◆ Dataset content ◆
** BEGIN **

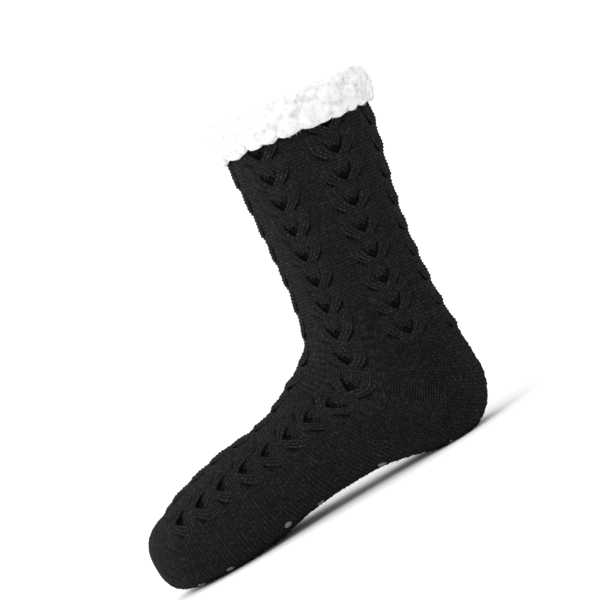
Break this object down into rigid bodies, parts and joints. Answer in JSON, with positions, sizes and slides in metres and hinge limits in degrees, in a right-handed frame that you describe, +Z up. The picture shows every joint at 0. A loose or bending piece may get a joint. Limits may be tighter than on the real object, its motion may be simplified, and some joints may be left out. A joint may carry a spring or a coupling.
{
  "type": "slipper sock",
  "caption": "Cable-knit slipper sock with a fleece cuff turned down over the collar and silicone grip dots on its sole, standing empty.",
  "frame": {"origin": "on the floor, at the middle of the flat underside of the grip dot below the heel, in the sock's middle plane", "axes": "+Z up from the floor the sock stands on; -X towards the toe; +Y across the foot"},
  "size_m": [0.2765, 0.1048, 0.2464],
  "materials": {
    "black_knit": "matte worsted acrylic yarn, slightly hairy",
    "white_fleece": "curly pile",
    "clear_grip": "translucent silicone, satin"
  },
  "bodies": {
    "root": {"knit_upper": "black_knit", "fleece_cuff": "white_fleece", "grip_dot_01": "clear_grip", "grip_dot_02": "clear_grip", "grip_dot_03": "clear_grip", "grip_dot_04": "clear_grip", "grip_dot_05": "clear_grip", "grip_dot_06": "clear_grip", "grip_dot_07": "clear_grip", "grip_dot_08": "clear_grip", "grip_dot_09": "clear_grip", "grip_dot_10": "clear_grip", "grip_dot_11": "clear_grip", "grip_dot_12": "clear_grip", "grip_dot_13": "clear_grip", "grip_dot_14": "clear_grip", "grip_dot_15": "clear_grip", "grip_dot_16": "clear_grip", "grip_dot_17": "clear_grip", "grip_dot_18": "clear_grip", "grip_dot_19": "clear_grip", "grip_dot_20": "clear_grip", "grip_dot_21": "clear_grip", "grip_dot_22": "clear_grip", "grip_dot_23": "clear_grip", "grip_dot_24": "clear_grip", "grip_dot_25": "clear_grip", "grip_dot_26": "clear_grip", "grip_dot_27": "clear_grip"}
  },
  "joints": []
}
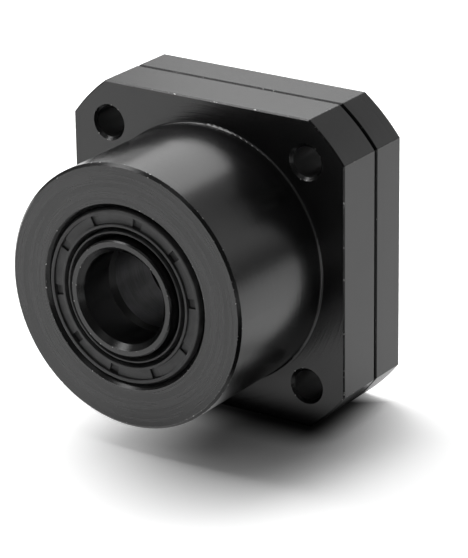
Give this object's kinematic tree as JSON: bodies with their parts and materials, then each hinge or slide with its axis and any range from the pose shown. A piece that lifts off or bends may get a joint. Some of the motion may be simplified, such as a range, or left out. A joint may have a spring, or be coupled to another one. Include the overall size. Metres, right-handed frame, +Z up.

** END **

◆ The task ◆
Give back all the data exactly as written.

◆ Exercise answer ◆
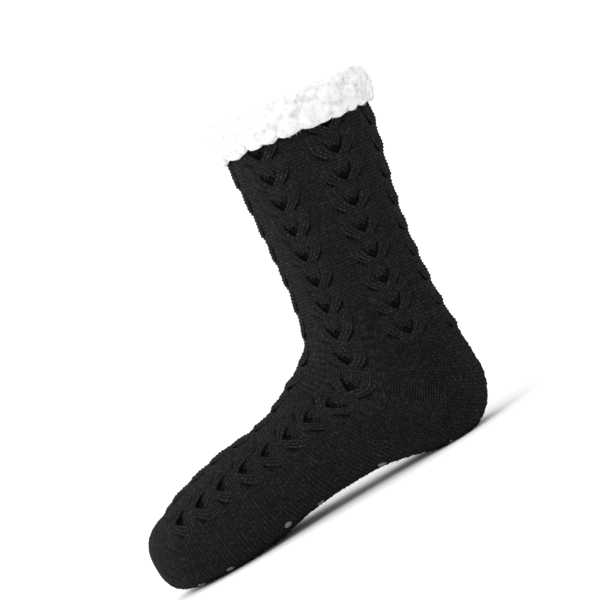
Break this object down into rigid bodies, parts and joints. Answer in JSON, with positions, sizes and slides in metres and hinge limits in degrees, in a right-handed frame that you describe, +Z up. The picture shows every joint at 0. A loose or bending piece may get a joint. Limits may be tighter than on the real object, its motion may be simplified, and some joints may be left out. A joint may carry a spring or a coupling.
{
  "type": "slipper sock",
  "caption": "Cable-knit slipper sock with a fleece cuff turned down over the collar and silicone grip dots on its sole, standing empty.",
  "frame": {"origin": "on the floor, at the middle of the flat underside of the grip dot below the heel, in the sock's middle plane", "axes": "+Z up from the floor the sock stands on; -X towards the toe; +Y across the foot"},
  "size_m": [0.2765, 0.1048, 0.2464],
  "materials": {
    "black_knit": "matte worsted acrylic yarn, slightly hairy",
    "white_fleece": "curly pile",
    "clear_grip": "translucent silicone, satin"
  },
  "bodies": {
    "root": {"knit_upper": "black_knit", "fleece_cuff": "white_fleece", "grip_dot_01": "clear_grip", "grip_dot_02": "clear_grip", "grip_dot_03": "clear_grip", "grip_dot_04": "clear_grip", "grip_dot_05": "clear_grip", "grip_dot_06": "clear_grip", "grip_dot_07": "clear_grip", "grip_dot_08": "clear_grip", "grip_dot_09": "clear_grip", "grip_dot_10": "clear_grip", "grip_dot_11": "clear_grip", "grip_dot_12": "clear_grip", "grip_dot_13": "clear_grip", "grip_dot_14": "clear_grip", "grip_dot_15": "clear_grip", "grip_dot_16": "clear_grip", "grip_dot_17": "clear_grip", "grip_dot_18": "clear_grip", "grip_dot_19": "clear_grip", "grip_dot_20": "clear_grip", "grip_dot_21": "clear_grip", "grip_dot_22": "clear_grip", "grip_dot_23": "clear_grip", "grip_dot_24": "clear_grip", "grip_dot_25": "clear_grip", "grip_dot_26": "clear_grip", "grip_dot_27": "clear_grip"}
  },
  "joints": []
}
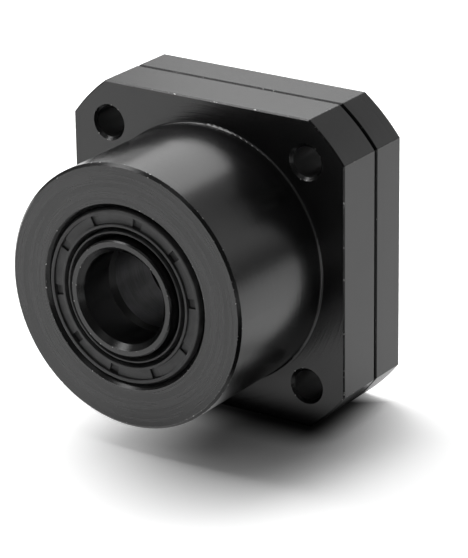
Give this object's kinematic tree as JSON: bodies with their parts and materials, then each hinge or slide with its axis and any range from the pose shown. A piece that lifts off or bends may get a joint. Some of the motion may be simplified, such as a range, or left out. A joint may have a spring, or be coupled to another one. Include the overall size. Metres, right-handed frame, +Z up.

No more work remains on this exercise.